Смольный институт был ужасом, хоть и молчаливым. Гадкой конфетой, завёрнутой в золотистую обёртку. Золотой клеткой, из которой выхода — нету. Девушки сходили с ума в буквальном смысле — умереть от голода считалось пиком романтичности, заболеть смертельной болезнью из-за не взаимной любви — подавно, а съесть мыло ради предмета своего обожания или выпускницы — обычным делом.
Казалось, что выход из этого пекла был одним — наложить на себя руки, наглотаться чего-то. Только вот, таблеток не было, а лезвия заведомо убирали отовсюду, кроме столовой и кабинета кулинарии. Внимания воспитанницам почти не уделялось — классные дамы не могли дать совета, а мужчины — разговаривали лишь при надобности, опосаясь выговора.

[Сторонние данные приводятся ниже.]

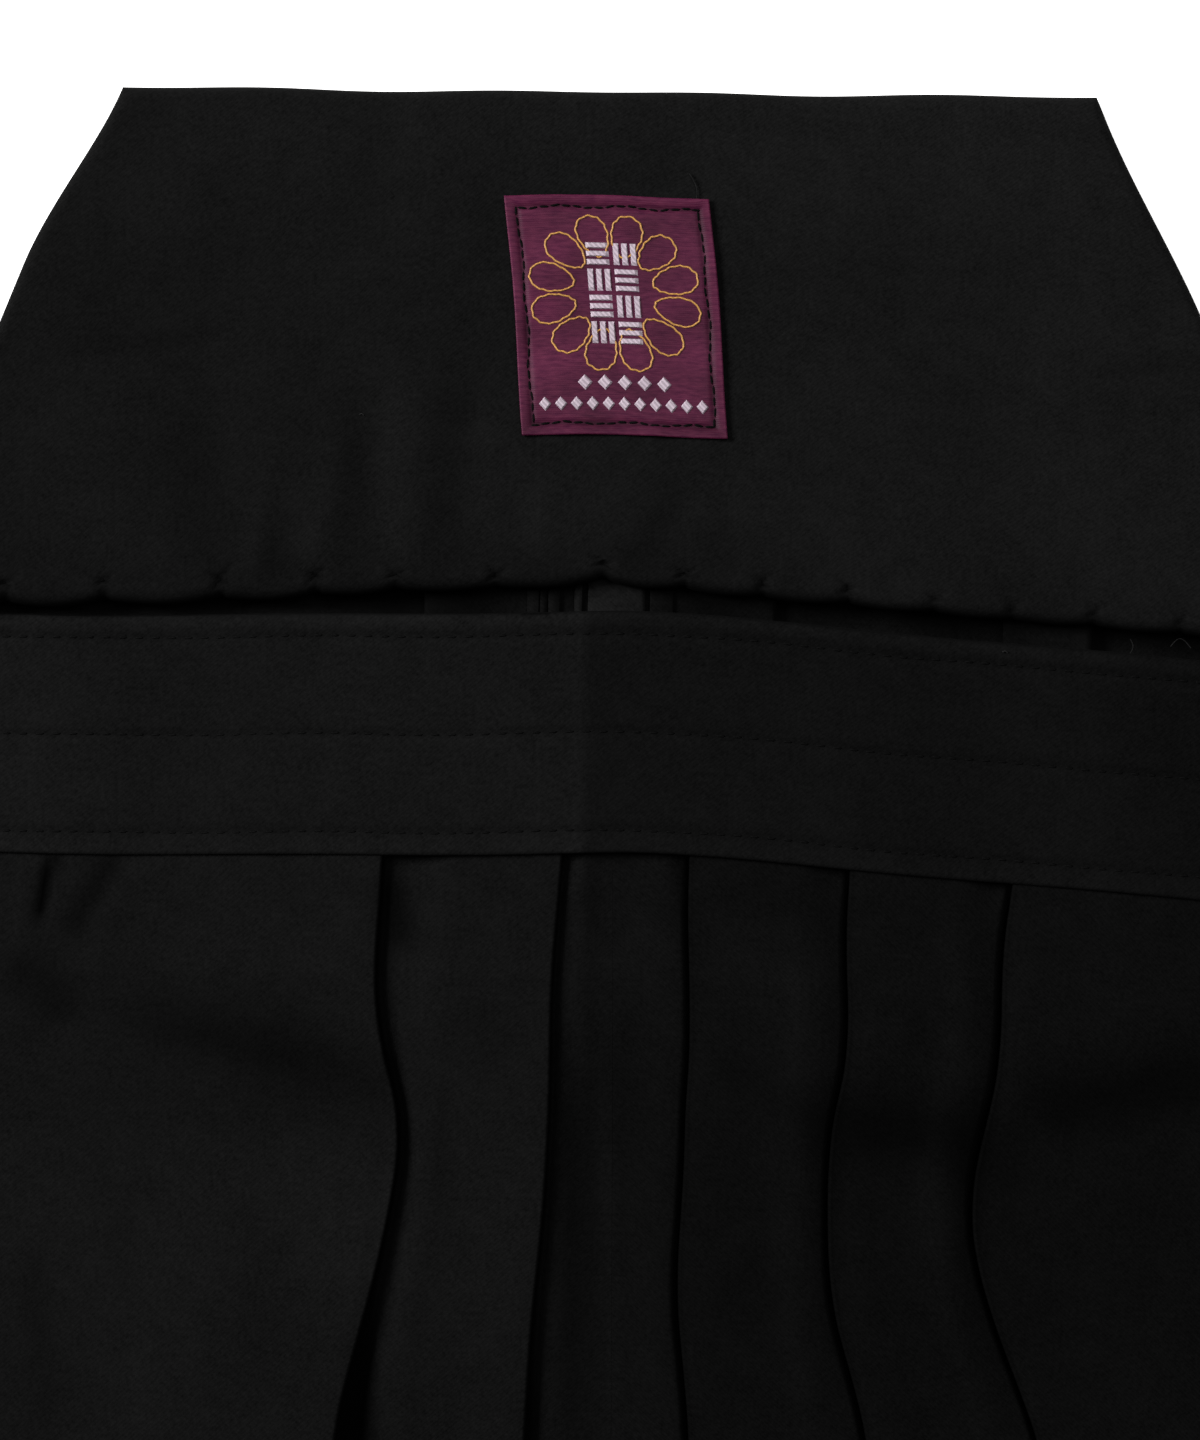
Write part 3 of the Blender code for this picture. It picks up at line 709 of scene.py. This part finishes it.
def back_board():
    up = np.concatenate((np.linspace(0.0, 0.1, 30), np.linspace(0.1, 0.93, 60)[1:],
                         np.linspace(0.93, 1.0, 16)[1:]))[:, None]
    spread = -np.cos(np.linspace(0.0, math.pi, 350))
    share = (0.1 * spread + 0.9 * np.linspace(-1.0, 1.0, 350))[None, :]
    half = board_half(up, share)
    across = share * half
    low = board_low(across)
    top = BOARD_TOP - 0.011 * across + 0.35 * np.sin(across / 9.0) * np.sin(across / 31.0)
    y = low + (top - low) * up
    pull = pinched(across, np.maximum(y - low, 0.0))[0]
    sag = 1.5 + 0.9 * smooth((-across - 25.0) / 40.0)
    y = y + pull * (1.0 - smooth((y - low) / 9.0)) - sag * (1.0 - smooth((y - low) / 12.0))
    rim = np.minimum(np.minimum(half - np.abs(across), (y - y[:1])), (y[-1:] - y))
    edge = np.sqrt(np.clip(1.0 - (1.0 - np.clip(rim / 3.0, 0.0, 1.0)) ** 2, 0.0, 1.0))
    upper = board_top(across, y)
    lower = board_middle(y) - BOARD_THICK / 2.0
    middle = lower + 1.6
    z_top = middle + (upper - middle) * edge
    z_low = middle + (lower - middle) * edge
    piece = cloth("back_board_cover", across, y, z_top, across, board_twill, wall=0.0,
                  painted_light_and_mottle=board_painted_light_and_mottle(across, y, y - y[:1]))
    shape = bmesh.new()
    shape.from_mesh(piece.data)
    lift = {vert.index: height for vert, height in zip(shape.verts, (z_low * 0.001).ravel())}
    copy = bmesh.ops.duplicate(shape, geom=shape.faces[:] + shape.edges[:] + shape.verts[:])
    for original, twin in copy["vert_map"].items():
        if original.index in lift and twin.index not in lift:
            twin.co.z = lift[original.index]
    underside = [item for item in copy["geom"] if isinstance(item, bmesh.types.BMFace)]
    bmesh.ops.reverse_faces(shape, faces=underside)
    bmesh.ops.remove_doubles(shape, verts=shape.verts[:], dist=1e-6)
    shape.to_mesh(piece.data)
    shape.free()
    piece.data.shade_smooth()
    return piece


board = back_board()
board_size = board.dimensions * 1000.0
print("board", [round(side, 1) for side in board_size], "mm")

# %% [markdown]
# ## The ties
# The band goes on into two long ties, and two shorter ones start at the board's lower corners. Each is a flat
# strip that can only turn by being folded over itself, like a paper ribbon: the fold line halves the angle
# between one run and the next, and after it the strip lies one thickness higher, with its other face up.
# %% The ties
TIE_WALL, TIE_REST, TIE_EASE = 1.7, 1.0, 42.0
TIE_LAYER = 2.4
# A front tie runs out to its first fold, down beside the legs, and back up for a stretch.
FRONT_TIE_OUT, FRONT_TIE_DOWN, FRONT_TIE_BACK, FRONT_TIE_STEP = 386.0, 790.0, 170.0, 8.0
BACK_TIE_WIDTH, BACK_TIE_OUT, BACK_TIE_DOWN, BACK_TIE_FALL = 35.0, 440.0, 430.0, 14.0
BACK_TIE_UP = 19.5              # its middle, up from the board's lower corner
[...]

Она — Парфетка (от Франц. — «идеальная»), как провали в народе. Любая наука (хоть и им уделяли мало внимания, основой было домоводство, музыка и языки) давались с немысленной лёгкостью для нее. Выпускница. Предмет обожания младших.
🐈⬛🪐Деревянные тесемки корсета сжались в кожу так, что каждый вдох казался нескончаемой пыткой. В этот день, почему-то, они давили сильнее, хоть и утягивались они всегда туго, так, как только было возможно. Может, чтобы никто в вздохе не взболтнул лишнего. Тишина в этот день молвила больше криков.
Прогулка в яблоневом саду даже ощущалась тяжело. День экзамена казался для всех чем-то страшным, неизведанным, как взгляд, испепиляющий мгновенно, чьи глаза не отводятся, а лишь сильнее пожирают. Может, это чувство усиляется от осознания прибытия Императорской семьи в Смольный.
В белоснежном платье она казалась невинной. Тонкой. Кроткой и нежной, как перламутровый, пышный цветок, расцветший первым в саду. Николаю она понравилась сразу. Запреметил. Стал расспрашивать у её классной дамы о этой девушке с хитрой улыбкой на лице.